The Blue Sky. I know that the age old question is “Why is the sky blue?” That question is widely regarded as silly and obvious. I asked it out loud in 9th grade earth science and my teacher tried to explain it to me, but it never sunk in. I have Googled it, researched it, and investigated it to no avail. I still don’t get it. Here is what confuses me:

When I look through the atmosphere across the street, I don’t see any hints of blue- the sky is clear. When I am flying in an airplane and look down through the sky, I can see the cities and cars and oceans- the sky is clear. But when I look through sky to sky, it is blue. Is there a point where the blueness sits on some small particle in the background of everything and we don’t see the blue until that thing (a bird, a plane, superman, whatever) moves?

What about outer space- why is it black but you can still see through it? When my room is black and dark I can’t see a single thing, but the black of outer space still showcases the earth in all its round glory. (and yes, that last part was a slam against the Flat Earth Society. I may not be a scientist, but I get that part.)

Eternity. This is a common one for a lot of people, I think. I am a Christian and believe in heaven but whenever the concept of eternity pops in my mind, I have a little panic attack because no matter what I do, I can’t seem to wrap my brain around it. There was a period of a few years where I doubted my faith in God because I couldn’t grasp an eternity in heaven, but it one day occured to me that I equally cannot grasp an eternity of absolute nothingness if there is nothing after this earth. It sounds silly, but that became the reason I stopped doubting my faith all the time.

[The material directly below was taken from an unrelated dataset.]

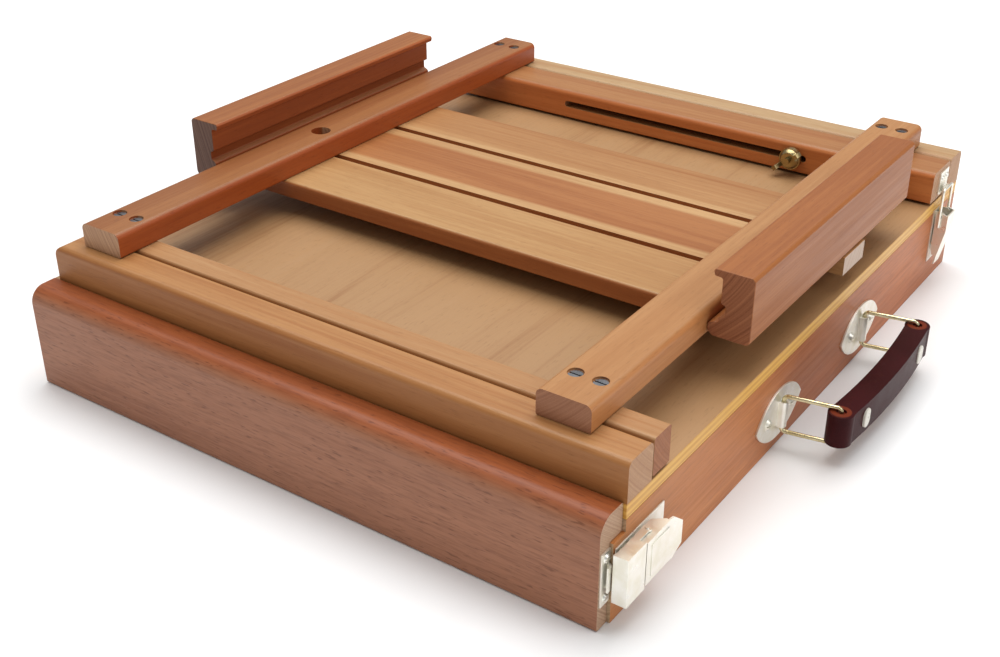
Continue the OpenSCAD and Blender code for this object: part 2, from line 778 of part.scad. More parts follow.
module grip() {
  half = handle_span / 2;
  ring_r = (half * half + grip_arch * grip_arch) / (2 * grip_arch);
  gy = handle_y + out_dy;
  color("maroon") difference() {
    union() {
      translate([0, 0, grip_z0]) linear_extrude(grip_h) union() {
        for (s = [-1, 1])
          translate([out_x, gy + s * half]) circle(r = grip_end_r);
        intersection() {
          difference() {
            translate([out_x + grip_arch - ring_r, gy]) circle(r = ring_r + grip_r, $fn = 256);
            translate([out_x + grip_arch - ring_r, gy]) circle(r = ring_r - grip_r, $fn = 256);
          }
          translate([out_x - 20, gy - half]) square([60, 2 * half]);
        }
      }
    }
    for (s = [-1, 1]) {
      b = s < 0 ? wire_r + run : wire_r + free;
      translate([out_x, gy + s * half, grip_z0 - 1]) cylinder(h = grip_h + 2, r = b);
      for (z = [grip_z0 - 1, grip_z0 + grip_h - 1.4])
        translate([out_x, gy + s * half, z]) cylinder(h = 2.4, r = 2.4);
    }
  }
}

module grip_rivets() {
  gy = handle_y + out_dy;
  half = handle_span / 2;
  ring_r = (half * half + grip_arch * grip_arch) / (2 * grip_arch);
  rv = 38;
  off = sqrt((ring_r + grip_r) * (ring_r + grip_r) - rv * rv) - ring_r;
  color("wheat") for (s = [-1, 1])
    translate([out_x + grip_arch + off - 2, gy + s * rv, handle_z]) rotate([90, 0, 90]) linear_extrude(3.1)
      union() {
        for (z = [-1.9, 1.9]) translate([0, z]) circle(r = 3.5);
        square([7, 3.8], center = true);
      }
}

// ---------- latches, drawn in a local frame: u away from the strike, v across, w outwards ----------
module in_front() {
  translate([hw, f_hinge_y, f_z]) rotate([90, 0, 90]) children();
}

module in_rear() {
  translate([hw, r_y, r_hinge_z]) rotate([90, 0, 90]) rotate([0, 0, -90]) children();
}

module latch_base(half, front, len) {
  difference() {
    union() {
      translate([-front, -half - 1, 0]) cube([len + front, 2 * half + 2, base_t]);
      for (s = [-1, 1])
        translate([0, s * (half - 1.9) + 0.45, 0]) rotate([90, 0, 0]) linear_extrude(0.9) union() {
          translate([0, lat_w]) circle(r = 2.4);
          translate([-2.4, 0.1]) square([4.8, lat_w - 0.1]);
        }
    }
    for (u = [10, 20])
      translate([u, 0, -1]) cylinder(h = 4, r = 1.3);
  }
}

module latch_pins(half) {
  for (s = [-1, 1])
    translate([0, s * (half - 0.9) + (s > 0 ? 1 : 1.4), lat_w]) rotate([90, 0, 0]) cylinder(h = 2.4, r = 1.1);
}

// sheet lever: flat over the hinge to bu, then rising or falling to its tapered tip
module latch_lever(half, tip, len, bu, rise) {
  t0 = lat_top - sheet_t;
  tm = lat_top - sheet_t / 2;
  low = [[-1.2, tm], [-2.2, lat_w + 1.8], [-2.2, lat_w - 1], [-1, 1.7], [2, 1.5]];
  we = len - 7;
  wz = tm + rise * (we - bu) / (len - bu);
  side = rise < 0 ? concat(low, [[we - 4, 1.5], [we, wz - 2.5], [we, wz], [bu, tm]])
    : concat(low, [[bu - 5, 1.5], [bu - 0.5, lat_top - 2], [bu - 0.5, tm]]);
  difference() {
    union() {
      intersection() {
        translate([0, half + 1, 0]) rotate([90, 0, 0]) linear_extrude(2 * half + 2)
          polygon([[-1.4, t0], [bu, t0], [len, t0 + rise], [len, lat_top + rise], [bu, lat_top],
            [-1.4, lat_top]]);
        linear_extrude(20)
          polygon([[-3, -half], [len - 6.5, -half], [len + 0.1, -tip], [len + 0.1, tip],
            [len - 6.5, half], [-3, half]]);
      }
      for (v = [-half, half - sheet_t])
        translate([0, v + sheet_t, 0]) rotate([90, 0, 0]) linear_extrude(sheet_t) polygon(side);
      if (rise > 0) translate([2.5, -half + 3, lat_top - 0.1]) cube([bu - 4, 2 * half - 6, 0.5]);
    }
    translate([0, half + 1, lat_w]) rotate([90, 0, 0]) cylinder(h = 2 * half + 2, r = 1.1 + run);
    translate([6.5, half + 1, lat_w]) rotate([90, 0, 0]) cylinder(h = 2 * half + 2, r = loop_r + run);
  }
}

// stamped claw that straddles the lever and reaches over the strike
module latch_claw(half, reach, low) {
  v0 = half + 0.3;
  v1 = v0 + sheet_t;
  union() {
    translate([6.5, v1 + 0.5, lat_w]) rotate([90, 0, 0]) cylinder(h = 2 * v1 + 1, r = loop_r);
    translate([-reach, -v1, lat_top - sheet_t]) cube([reach - 2, 2 * v1, sheet_t]);
    translate([-reach, -v1, low]) cube([sheet_t, 2 * v1, lat_top - low]);
    for (s = [-1, 1])
      translate([0, s > 0 ? v1 : -v0, 0]) rotate([90, 0, 0]) linear_extrude(sheet_t) union() {
        translate([6.5, lat_w]) circle(r = 2.1);
        translate([-2.7, lat_w - 1.6]) square([9.2, 3.2]);
        polygon([[-reach, low], [-reach + 3, 2.2], [-2.6, 2.2], [-2.6, lat_top], [-reach, lat_top]]);
      }
  }
}

// bent wire whose legs pass outside the lever
module latch_loop(half, reach) {
  lv = half + 0.3 + leg_r;
  br = 2;
  union() {
    translate([6.5, lv + 0.6, lat_w]) rotate([90, 0, 0]) cylinder(h = 2 * lv + 1.2, r = loop_r);
    translate([-reach, -lv + br, lat_w]) rotate([-90, 0, 0]) cylinder(h = 2 * lv - 2 * br, r = leg_r);
    for (s = [-1, 1])
      translate([-reach + br, s * lv, lat_w]) rotate([0, 90, 0]) cylinder(h = reach + 6.5 - br, r = leg_r);
    translate([-reach + br, lv - br, lat_w]) rotate([0, 0, 90]) bend(br, leg_r);
    translate([-reach + br, -lv + br, lat_w]) rotate([0, 0, 180]) bend(br, leg_r);
  }
}

// plate with an upright hook: u0..u1 long, half wide, hook at uh, holes at (us, +-vs)
module strike(u0, u1, half, uh, hook_half, us, vs) {
  difference() {
    union() {
      translate([u0, -half, 0]) cube([u1 - u0, 2 * half, sheet_t]);
      translate([uh, hook_half, 0]) rotate([90, 0, 0]) linear_extrude(2 * hook_half)
        polygon([[1.6, 0.5], [2.6, 0.5], [2.6, 1.6], [1.2, hook_top], [-1.4, hook_top],
          [-1.4, hook_top - 0.8],
          [0.6, hook_top - 0.8], [1.6, 1.4]]);
    }
    for (d = [-1, 1])
      translate([us, d * vs, -1]) cylinder(h = 4, r = 1.3);
  }
}

module small_screw() {
  difference() {
    union() {
      translate([0, 0, -6]) cylinder(h = 6.6, r = 1.4);
      cylinder(h = 0.9, r1 = 2.3, r2 = 1.5);
    }
    translate([-3, -0.3, 0.5]) cube([6, 0.6, 1]);
  }
}

module front_strike() {
  color("goldenrod") translate([-front_in, 0, 0]) in_front()
    strike(f_strike_u - 3.6, f_strike_u + 3.4, 14, f_strike_u, 6.5, f_strike_u, 10.5);
}

module front_strike_screws() {
  color("goldenrod") translate([-front_in, 0, 0]) in_front() for (d = [-1, 1])
    translate([f_strike_u, d * 10.5, sheet_t]) small_screw();
}

module rear_strike() {
  color("goldenrod") in_rear()
    strike(r_strike_u - 7, r_strike_u + 7, 7, r_strike_u + 4, 4, r_strike_u - 2.5, 3.6);
}

module rear_strike_screws() {
  color("goldenrod") in_rear() for (d = [-1, 1])
    translate([r_strike_u - 2.5, d * 3.6, sheet_t]) small_screw();
}

module front_latch_base() {
  color("goldenrod") in_front() latch_base(latch_f_half, 13.5, lever_len);
}

module rear_latch_base() {
  color("goldenrod") in_rear() latch_base(latch_r_half, 3.5, rear_lever_len - 2);
}

module latch_hinge_pins() {
  color("silver") union() {
    in_front() latch_pins(latch_f_half);
    in_rear() latch_pins(latch_r_half);
  }
}

module latch_base_screws() {
  color("goldenrod") for (u = [10, 20]) {
    in_front() translate([u, 0, base_t]) small_screw();
    in_rear() translate([u, 0, base_t]) small_screw();
  }
}

module front_latch_lever() {
  color("goldenrod") in_front() latch_lever(latch_f_half, 6, lever_len, lever_len - 9, 1.3);
}

module rear_latch_lever() {
  color("goldenrod") in_rear() latch_lever(latch_r_half, 4.5, rear_lever_len, 9, -4.6);
}

module front_latch_loop() {
  color("goldenrod") in_front() latch_claw(latch_f_half, claw_reach, hook_top - front_in + 0.5);
}

module rear_latch_loop() {
  color("goldenrod") in_rear() latch_loop(latch_r_half, loop_reach);
}

bottom_panel();
side_hinge_end();
side_handle_end();
back_wall();
lid_panel();
front_rim();
rear_rim();
drawer_front();
drawer_sides();
drawer_back();
drawer_bottom();
long_divider();
short_divider();
front_arm();
rear_arm();
lower_rail();
upper_rail();
rail_screws();
centre_board();
slide_guides();
lower_ledge();
upper_ledge();
slide_bar_a();
slide_bar_b();
slide_screws();
hinge_screws();
stay();
stay_pin();
stay_bolt();
nut_washer();
wing_nut();
handle_brackets();
bracket_screws();
front_bail();
rear_bail();
grip();
grip_rivets();
front_strike();
front_strike_screws();
rear_strike();
rear_strike_screws();
front_latch_base();
rear_latch_base();
latch_hinge_pins();
latch_base_screws();
front_latch_lever();
rear_latch_lever();
front_latch_loop();
rear_latch_loop();
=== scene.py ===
import math

import bpy
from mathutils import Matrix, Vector


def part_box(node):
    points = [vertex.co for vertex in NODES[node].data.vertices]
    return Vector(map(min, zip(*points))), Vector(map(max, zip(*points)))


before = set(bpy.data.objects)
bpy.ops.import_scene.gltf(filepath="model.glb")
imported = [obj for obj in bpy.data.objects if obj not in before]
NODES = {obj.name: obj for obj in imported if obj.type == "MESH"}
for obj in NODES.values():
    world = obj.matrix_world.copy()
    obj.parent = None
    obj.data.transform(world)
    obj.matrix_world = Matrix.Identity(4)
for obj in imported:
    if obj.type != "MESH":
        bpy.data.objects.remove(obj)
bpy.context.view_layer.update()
MM = 0.001


# ---------- small node-graph helper ----------
class Graph:
    """One material, with short calls for the shader nodes that the materials share."""

    def __init__(self, name):
        self.mat = bpy.data.materials.new(name)
        self.mat.use_nodes = True
        self.tree = self.mat.node_tree
        self.tree.nodes.clear()
        out = self.tree.nodes.new("ShaderNodeOutputMaterial")
        self.bsdf = self.tree.nodes.new("ShaderNodeBsdfPrincipled")
        self.link(self.bsdf.outputs[0], out.inputs[0])
        coord = self.tree.nodes.new("ShaderNodeTexCoord")
        self.obj = coord.outputs["Object"]
        self.normal = coord.outputs["Normal"]

    def node(self, kind, **props):
        n = self.tree.nodes.new("ShaderNode" + kind)
        for key, value in props.items():
            setattr(n, key, value)
        return n

    def link(self, a, b):
        self.tree.links.new(a, b)

    def put(self, socket, value):
        if hasattr(value, "is_output"):
            self.link(value, socket)
        elif value is not None:
            socket.default_value = value

    def surface(self, name, value):
        """Set or link one socket of the surface shader."""
        self.put(self.bsdf.inputs[name], value)

    def math(self, op, a, b=None):
        n = self.node("Math", operation=op)
        self.put(n.inputs[0], a)
        self.put(n.inputs[1], b)
        return n.outputs[0]

    def add(self, a, b):
        return self.math("ADD", a, b)

    def mul(self, a, b):
        return self.math("MULTIPLY", a, b)

    def vmath(self, op, a, b=None):
        n = self.node("VectorMath", operation=op)
        self.put(n.inputs[0], a)
        self.put(n.inputs[1], b)
        return n.outputs["Value"] if op in ("DOT_PRODUCT", "LENGTH") else n.outputs[0]

    def facing(self, direction):
        """1 where the surface looks along the direction, -1 where it looks the other way."""
        return self.vmath("DOT_PRODUCT", self.normal, direction)

    def split(self, v):
        n = self.node("SeparateXYZ")
        self.put(n.inputs[0], v)
        return n.outputs

    def join(self, x, y, z=None):
        n = self.node("CombineXYZ")
        for socket, value in zip(n.inputs, (x, y, z)):
            self.put(socket, value)
        return n.outputs[0]

    def mapping(self, v, loc=(0, 0, 0), rot=(0, 0, 0), scale=(1, 1, 1)):
        n = self.node("Mapping")
        self.put(n.inputs[0], v)
        n.inputs["Location"].default_value = loc
        n.inputs["Rotation"].default_value = rot
        n.inputs["Scale"].default_value = scale
        return n.outputs[0]

    def noise(self, v, scale=1.0, detail=2.0, rough=0.5):
        n = self.node("TexNoise")
        self.put(n.inputs["Vector"], v)
        n.inputs["Scale"].default_value = scale
        n.inputs["Detail"].default_value = detail
        n.inputs["Roughness"].default_value = rough
        return n.outputs[0]

    def streaks(self, v, stretch, detail, rough):
        """Noise drawn out along X; stretch gives its fineness along and across the grain."""
        along, across = stretch
        return self.noise(self.mapping(v, scale=(along, across, across)), 1.0, detail, rough)

    def ramp(self, f, stops, mode="LINEAR"):
        n = self.node("ValToRGB")
        n.color_ramp.interpolation = mode
        elements = n.color_ramp.elements
        while len(elements) > len(stops):
            elements.remove(elements[-1])
        while len(elements) < len(stops):
            elements.new(1.0)
        for element, (position, colour) in zip(elements, stops):
            element.position = position
            element.color = (*colour, 1)
        self.put(n.inputs[0], f)
        return n.outputs[0]

    def mix(self, fac, a, b, mode="MIX"):
        n = self.node("Mix", data_type="RGBA", blend_type=mode)
        self.put(n.inputs[0], fac)
        self.put(n.inputs[6], a if hasattr(a, "is_output") else (*a, 1))
        self.put(n.inputs[7], b if hasattr(b, "is_output") else (*b, 1))
        return n.outputs[2]

    def rng(self, v, low, high, to_low=0.0, to_high=1.0):
        """Stretch low..high to to_low..to_high, and stop at both ends."""
        n = self.node("MapRange")
        for socket, value in zip(n.inputs, (v, low, high, to_low, to_high)):
            self.put(socket, value)
        return n.outputs[0]

    def even(self, v):
        """The middle of a noise, where nearly all of it lies, as 0..1."""
        return self.rng(v, 0.3, 0.7)

    def bump(self, height, strength, dist):
        n = self.node("Bump")
        n.inputs["Strength"].default_value = strength
        n.inputs["Distance"].default_value = dist
        self.put(n.inputs["Height"], height)
        self.surface("Normal", n.outputs[0])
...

I still TOTALLY don’t get time. I know that Einstein and Stephen Hawking and The Rolling Stones all talked and wrote and theorized about time, but it freaks the crap out of me. Some movies surprise me with a weird time-altering, time-suspending plot (I am looking at you, Interstellar) and I can’t sleep for days (which is maybe its own form of time altering as well, to be honest). I believe God exists outside of time. I just don’t get it. And probably never will.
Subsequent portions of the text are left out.